- Born: 1971 (age 54–55) Los Angeles, California
- Education: B.F.A., Cooper Union School of Art, 1995 M.A., Comparative Ethnic Studies University of California, Berkeley, 2000

= Amy Sadao =

Art institution director, writer, juror, and lecturer (born 1971)

Amy Sadao is a contemporary art curator and nonprofit consultant who was director of the Institute of Contemporary Art in Philadelphia from September 2012 to September 2019. Sadao was executive director of Visual AIDS in New York City prior to her appointment to the ICA directorship. She has been known to engage diverse communities and to center art around the contemporary social and political issues across the globe.

==Biography==
Born in California in 1971, Sadao grew up in Huntington Beach, California. She received her BFA from the Cooper Union School of Art in 1995 and an MA in comparative ethnic studies from the University of California, Berkeley in 2000.

== Career ==
Sadao began her career in museums as a curatorial intern at the Whitney Museum of American Art. At the Whitney museum, she worked with curator, Thelma Golden.

Sadao was the executive director of Visual AIDS in New York City for ten years, from 2002 through 2012. During her time at Visual AIDS, she increased outreach and expanded available resources surrounding HIV/AIDS to encourage discussion and support of HIV+ artists. In June 2012, she became the Director of the Institute of Contemporary Art (ICA).

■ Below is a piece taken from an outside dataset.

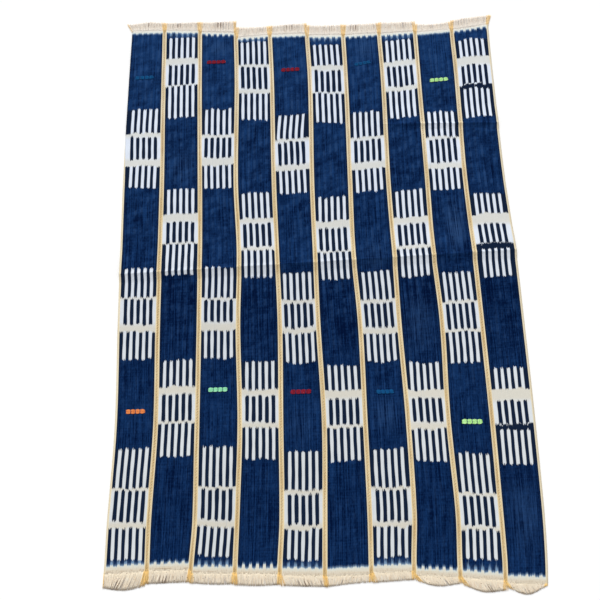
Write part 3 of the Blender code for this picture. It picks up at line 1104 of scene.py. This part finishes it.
def make_strip(strip):
    """One narrow woven strip with the numbers that its finish reads."""
    rows = [row_places(strip, column / STRIP_COLUMNS) for column in range(STRIP_COLUMNS + 1)]
    cage = flat_grid(STRIP_COLUMNS, len(rows[0]) - 1)
    layers = [cage.verts.layers.float.new(name) for name in NUMBERS]
    thickness = cage.verts.layers.float.new("thickness")
    for vert in cage.verts:
        column = round(vert.co.x)
        share = column / STRIP_COLUMNS
        y = rows[column][round(vert.co.y)]
        edge, outer = selvedge_place(strip, share, y)
        dyed = between(y, dye_end(strip, -1, share), dye_end(strip, 1, share))
        from_middle = (share - 0.5) * width_at(strip, y) - bar_shift(strip, y)
        wash = wash_at(across(strip, share, y), y)
        teeth = TEETH[strip][0 if y > 0 else 1]
        place = (from_middle, y, edge, outer, strip, dyed, teeth, column_at(DYE_AND_SHADE, y), wash)
        for layer, value in zip(layers, place + chart_at(strip, share, y)):
            vert[layer] = value
        vert[thickness] = thickness_at(strip, share, y)
        vert.co = (across(strip, share, y), y, underside(strip, share, y))
    made = bmesh.ops.extrude_face_region(cage, geom=cage.faces[:])
    for item in made["geom"]:
        if isinstance(item, bmesh.types.BMVert):
            item.co.z += item[thickness]
    name = f"cloth_strip_{strip + 1:02d}"
    return make_piece(name, cage, cloth_finish, "indigo_cotton", f"strip_{strip + 1:02d}")


strips = [make_strip(strip) for strip in range(STRIPS)]
print("each strip has", len(strips[0].data.polygons), "faces")

# %% [markdown]
# ## The fringe
# The cut warp ends lie on the floor in loose bunches, and the ochre border warps spread into tufts at
# the seams. Hair curves would be quick but can't be exported, so each thread is a short bent tube.
# Threads take painted brown shade where slits open between the bunches, most of all on the lower layer.

# %% Fringe
# Threads, their radius, how far the root sinks in and lies back, the height of the tip, how far it goes
# past the outline above and below, the painted shade, strong on the lower layer that shows through the
# slits, and how far the threads bunch
LAYERS = (
    {
        "threads": 104, "radius": 0.5, "sink": (0.3, 0.3), "depth": (0.2, 0.8), "tip": 0.5,
        "above": (-3.0, -0.6), "below": (-0.2, 1.0), "shade": (0.6, 1.0), "bunching": 0.0,
    },
    {
        "threads": 120, "radius": 0.46, "sink": (0.4, 0.8), "depth": (2.0, 6.0), "tip": 1.4,
        "above": (-2.4, 0.6), "below": (-2.0, 0.0), "shade": (0.0, 0.12), "bunching": 1.0,
    },
)
GOLD_SHADE = 0.3
TUFT_LIFT = 0.6
BUNCH = 7.6
BUNCH_LEAN = 1.6
CLOSED_PULL = 0.15
OPEN_PULL = 0.8
CLOSED_SHADE = 0.3
TUFT = 5.4
OUTER_TUFT = 1.8
CORNER_TUFT = 8.0
TUFT_SPREAD = 4.6
TUFT_MIDDLE = 0.3
TIP_SWAY = 0.9
BEND_SWAY = 1.0
BEND_RISE = 0.6
FRINGE_SEED = 100

# Where slits open between the bunches, read from the photo: x, half width, how far
UPPER_SLITS = (
    (-452, 14, 0.9), (-374, 20, 1.0), (-246, 34, 1.0), (-132, 14, 0.7), (-52, 38, 0.9), (67, 18, 0.8),
    (133, 28, 1.0), (190, 20, 0.5), (274, 16, 0.9), (353, 16, 0.7), (440, 28, 0.8),
)
LOWER_SLITS = (
    (-472, 32, 1.0), (-440, 18, 0.5), (-396, 18, 0.5), (-370, 22, 1.0), (-290, 16, 0.3), (-265, 10, 0.8),
    (-232, 10, 0.8), (-190, 20, 0.3), (-156, 10, 0.8), (-121, 14, 0.9), (-64, 40, 0.9), (-20, 12, 0.8),
    (33, 14, 0.7), (70, 16, 0.4), (152, 18, 0.4), (262, 24, 0.6), (355, 22, 0.9), (440, 32, 0.55),
)

# How far the tips lean sideways from their roots at the upper end, read from the photo: x, lean
UPPER_LEAN = ((-510, -15), (-495, -13), (-475, -7), (-440, -1), (0, 0), (200, 1), (450, 2), (515, 11))
# The same at the lower end
LOWER_LEAN = (
    (-513, 0), (-504, -2), (-490, -9), (-468, -19), (-440, -17), (-425, -10), (-415, -4), (-400, -7),
    (-340, -6), (-320, -2),
    (-220, -1), (-120, 1), (-108, 4), (-95, 8), (-50, 11), (-15, 7), (-5, 2), (10, -2), (40, -9),
    (70, -3), (98, 4), (150, 6), (180, 7), (190, 3), (196, 6), (204, 17), (214, 20), (240, 17),
    (280, 9), (294, 4), (300, 7), (308, 18), (320, 22), (345, 19), (380, 9), (396, 1), (404, 5),
    (412, 12), (420, 15), (450, 12), (480, 3), (503, -6),
)


def thread_lean(end, x):
    """How far a thread's tip stands to the side of its root."""
    return column_at(UPPER_LEAN if end > 0 else LOWER_LEAN, x)


def opening(end, x):
    """How far slits open between the bunches at a place, from 0 to 1."""
    slits = UPPER_SLITS if end > 0 else LOWER_SLITS
    return min(sum(row[2] * bump(x - row[0], row[1]) for row in slits), 1.0)


def bunch_of(x, end):
    """The middle of the bunch that a thread falls into, how hard it is drawn in, and its lean."""
    number = math.floor(x / BUNCH)
    own = random.Random(number * 2 + (end > 0))
    middle = (number + own.uniform(0.3, 0.7)) * BUNCH
    pull = CLOSED_PULL + OPEN_PULL * own.uniform(0.5, 1.0) * opening(end, middle)
    return middle, pull, own.uniform(-BUNCH_LEAN, BUNCH_LEAN)


def share_of(strip, x, y):
    """Which share of a strip's width a place lies at."""
    return min(max((x - seam_x(strip, y)) / width_at(strip, y), 0.0), 1.0)


def tuft_width(strip, end, share):
    """How wide the tuft of border yarns is at a strip's edge."""
    if strip == 0 and share < 0.5:
        return OUTER_TUFT
    if strip == STRIPS - 1 and share > 0.5 and end > 0:
        return CORNER_TUFT
    return TUFT


def thread_path(strip, end, share, layer, own):
    """A thread's way from its root to its tip, whether it is a border yarn, and how open the slits are."""
    root_y = cut_end(strip, end, share)
    root_x = across(strip, share, root_y)
    off = from_edge(strip, share, root_y)
    in_tuft = off < tuft_width(strip, end, share)
    tip_x = root_x + thread_lean(end, root_x) + own.uniform(-TIP_SWAY, TIP_SWAY)
    if in_tuft:
        inward = 1 if share < 0.5 else -1
        tip_x += TUFT_SPREAD * inward * (off / TUFT - TUFT_MIDDLE)
    else:
        middle, pull, lean = bunch_of(root_x, end)
        tip_x += layer["bunching"] * ((middle - root_x) * pull + lean)
    past = own.uniform(*layer["above" if end > 0 else "below"])
    tip_y = tip_place(strip, end, share_of(strip, tip_x, root_y)) + end * past
    start_y = root_y - end * own.uniform(*layer["depth"])
    face = underside(strip, share, start_y) + thickness_at(strip, share, start_y)
    root = Vector((root_x, start_y, face - own.uniform(*layer["sink"])))
    tip = Vector((tip_x, tip_y, layer["tip"] * own.uniform(0.8, 1.2) + (TUFT_LIFT if in_tuft else 0.0)))
    sway = Vector((own.uniform(-BEND_SWAY, BEND_SWAY), 0.0, own.uniform(0.0, BEND_RISE)))
    bend = (root + tip) / 2 + sway

    def path(at):
        rest = 1.0 - at
        return root * rest * rest + bend * 2.0 * at * rest + tip * at * at

    return path, in_tuft, opening(end, root_x)


def make_fringe(strip, end):
    """The cut warp ends of one strip in two layers, the upper one rooted on top of the weave."""
    own = random.Random(FRINGE_SEED + strip * 2 + (end > 0))
    cage = bmesh.new()
    shade, ochre, run = [cage.verts.layers.float.new(name) for name in ("shade", "ochre", "run")]
    for layer in LAYERS:
        for thread in range(layer["threads"]):
            share = (thread + own.uniform(0.2, 0.8)) / layer["threads"]
            path, in_tuft, opened = thread_path(strip, end, share, layer, own)
            # Painted shade: strongest where slits open, weaker in the tufts
            depth = own.uniform(*layer["shade"]) * (GOLD_SHADE if in_tuft else max(opened, CLOSED_SHADE))
            values = ((shade, depth), (ochre, float(in_tuft)))
            lay_thread(cage, thread_mesh, path, layer["radius"] * own.uniform(*VARIED), values, run)
    side = "top" if end > 0 else "bottom"
    name = f"threads_{side}_{strip + 1:02d}"
    return make_piece(name, cage, fringe_finish, "undyed_cotton", f"fringe_{side}_{strip + 1:02d}")


fringes = [[make_fringe(strip, end) for end in (1, -1)] for strip in range(STRIPS)]
print("the fringe has", 2 * STRIPS * sum(layer["threads"] for layer in LAYERS), "threads")

# %% [markdown]
# ## Whip stitches
# The strips are joined by hand with a thread that goes round both selvedges, which shows as a row of
# short slanted stitches along every seam. They are one mesh for each seam.

# %% Whip stitches
STITCH_PITCH = 7.0
STITCH_REACH = 2.6
STITCH_SLANT = 2.4
STITCH_RADIUS = 0.42
STITCH_RISE = 0.75
STITCH_SINK = 0.35
STITCH_LIFT = 0.3
STITCH_MARGIN = 3.0
STITCH_SEED = 500


def make_stitches(seam):
    """The stitches over one seam, from the lower to the upper woven end."""
    own = random.Random(STITCH_SEED + seam)
    top = min(cut_end(seam - 1, 1, 1.0), cut_end(seam, 1, 0.0)) - STITCH_MARGIN
    cage = bmesh.new()
    y = max(cut_end(seam - 1, -1, 1.0), cut_end(seam, -1, 0.0)) + STITCH_MARGIN
    while y < top:
        x = seam_x(seam, y)
        level = underside(seam, 0.0, y) + SELVEDGE_THICKNESS
        reach = STITCH_REACH * own.uniform(*VARIED)
        slant = STITCH_SLANT * own.uniform(0.7, 1.3)

        def path(at):
            rise = STITCH_RISE * math.sin(math.pi * at) - STITCH_SINK
            off = 2 * at - 1
            return Vector((x + off * reach, y + off * slant, level + STITCH_LIFT + rise))

        lay_thread(cage, thread_mesh, path, STITCH_RADIUS)
        y += STITCH_PITCH * own.uniform(0.9, 1.1)
    return make_piece(f"stitches_{seam:02d}", cage, stitch_finish, "ochre_cotton")


stitches = [make_stitches(seam) for seam in range(1, STRIPS)]
print("the first seam has", len(stitches[0].data.polygons) // len(thread_mesh.polygons), "stitches")

# %% [markdown]
# ## Brocade marks
# While weaving, the maker lays in short lengths of thick bright yarn that pass over the warp in four
# floats. Each mark is a few yarns side by side that rise over every float and dip between them, where two
# warps bind them down.

# %% Marks
# strip, x, y, length, depth, slant in degrees, yarn
MARKS = {
    "upper": (
        (1, -463, 578, 53, 10, 2, "blue_yarn"),
        (3, -261, 621, 54, 10, 1, "red_yarn"),
        (5, -54, 590, 52, 11, 2, "red_yarn"),
        (7, 151, 604, 47, 9, 10, "blue_yarn"),
        (9, 361, 544, 52, 11, 4, "lime_yarn"),
    ),
    "lower": (
        (1, -454, -346, 47, 11, 0, "orange_yarn"),
        (3, -253, -299, 48, 11, 0, "green_yarn"),
        (5, -51, -310, 51, 11, 0, "red_yarn"),
        (7, 156, -316, 43, 10, 0, "blue_yarn"),
        (9, 361, -394, 50, 12, -2, "lime_yarn"),
    ),
}
FLOATS = 4
YARN_PITCH = 2.0
YARN_RADIUS = 1.05
YARN_SINK = 0.4
YARN_SWAY = 1.2
MARK_MARGIN = 2
MARK_SEED = 900
FLOAT_RISE = 1.5
FLOAT_ROUND = 0.6
NECK = 0.55
BINDER_RADIUS = 0.5
BINDER_OFF = 0.5
BINDER_RISE = 0.9
BINDER_LIFT = 0.1
yarn_mesh = straight_thread(sides=6, steps=24, tip_share=1.0)


def mark_level(strip, x, y):
    """The height of the cloth's face under a mark."""
    return underside(strip - 1, share_of(strip - 1, x, y), y) + THICKNESS


def make_mark(place, row):
    """One mark: yarns laid side by side that rise over each float."""
    strip, x, y, length, depth, slant, yarn_name = row
    own = random.Random(MARK_SEED + strip)
    turn = Matrix.Rotation(math.radians(slant), 3, "Z")
    level = mark_level(strip, x, y)
    count = max(round(depth / YARN_PITCH), 2)
    cage = bmesh.new()
    for number in range(count):
        side = (number - (count - 1) / 2) * (depth - 2 * YARN_RADIUS) / (count - 1)
        start = own.uniform(-YARN_SWAY, YARN_SWAY)
        rise = FLOAT_RISE * own.uniform(*VARIED)

        def path(at):
            over = abs(math.sin(math.pi * FLOATS * at)) ** FLOAT_ROUND
            along = (at - 0.5) * (length - MARK_MARGIN) + start
            off = side * (NECK + (1 - NECK) * over)
            return turn @ Vector((along, off, 0.0)) + Vector((x, y, level + rise * over - YARN_SINK))

        lay_thread(cage, yarn_mesh, path, YARN_RADIUS)
    name = f"{place}_{strip:02d}"
    return make_piece(f"yarns_{name}", cage, YARNS[yarn_name], yarn_name, f"mark_{name}")


marks = [make_mark(place, row) for place, rows in MARKS.items() for row in rows]
print("there are", len(marks), "marks")


# %% Warps that bind the marks
def lay_binders(cage, row):
    """Two warps across each dip of a mark."""
    strip, x, y, length, depth, slant = row[:6]
    level = mark_level(strip, x, y) + BINDER_LIFT
    slope = math.tan(math.radians(slant))
    for dip in range(1, FLOATS):
        for side in (-BINDER_OFF, BINDER_OFF):
            off = (dip / FLOATS - 0.5) * (length - MARK_MARGIN) + side
            middle = y + off * slope

            def path(at):
                rise = BINDER_RISE * math.sin(math.pi * at)
                return Vector((x + off, middle + (at - 0.5) * depth, level + rise))

            lay_thread(cage, thread_mesh, path, BINDER_RADIUS)


cage = bmesh.new()
for rows in MARKS.values():
    for row in rows:
        lay_binders(cage, row)
binders = make_piece("binding_warps", cage, warp_finish, "indigo_cotton")
print("the binding warps have", len(binders.data.polygons), "faces")

# %% [markdown]
# ## The strips' sizes
# Each strip's cut size is worked out: its length between its woven ends and its width, in metres.

for strip, piece in enumerate(strips):
    length = cut_end(strip, 1, 0.5) - cut_end(strip, -1, 0.5)
    width = width_at(strip, 0)
    width * MM
    length * MM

University of Pennsylvania President Amy Gutmann and Provost Vincent Price announced her appointment to a directorship named for Daniel W. Dietrich II, honoring his substantial financial gift in 2005. In 2015, he also gave a US$10 million endowment to the university in support of its curatorial program and to help bring artists to Philadelphia. Describing her as "a leader of unparalleled energy and vision", Gutmann commented, "She has an especially strong commitment to forging collaborations across a wide range of diverse communities and placing art at the center of dialogue about the most significant intellectual, political, and social issues of the contemporary world." Price said, "I have been particularly impressed by her understanding of the role of art in a research university – and in catalyzing intellectual and interdisciplinary inquiry in general – as well as by the knowledge she brings of Penn and Philadelphia."

She was elected to the board of the Pennsylvania Humanities Council in 2015.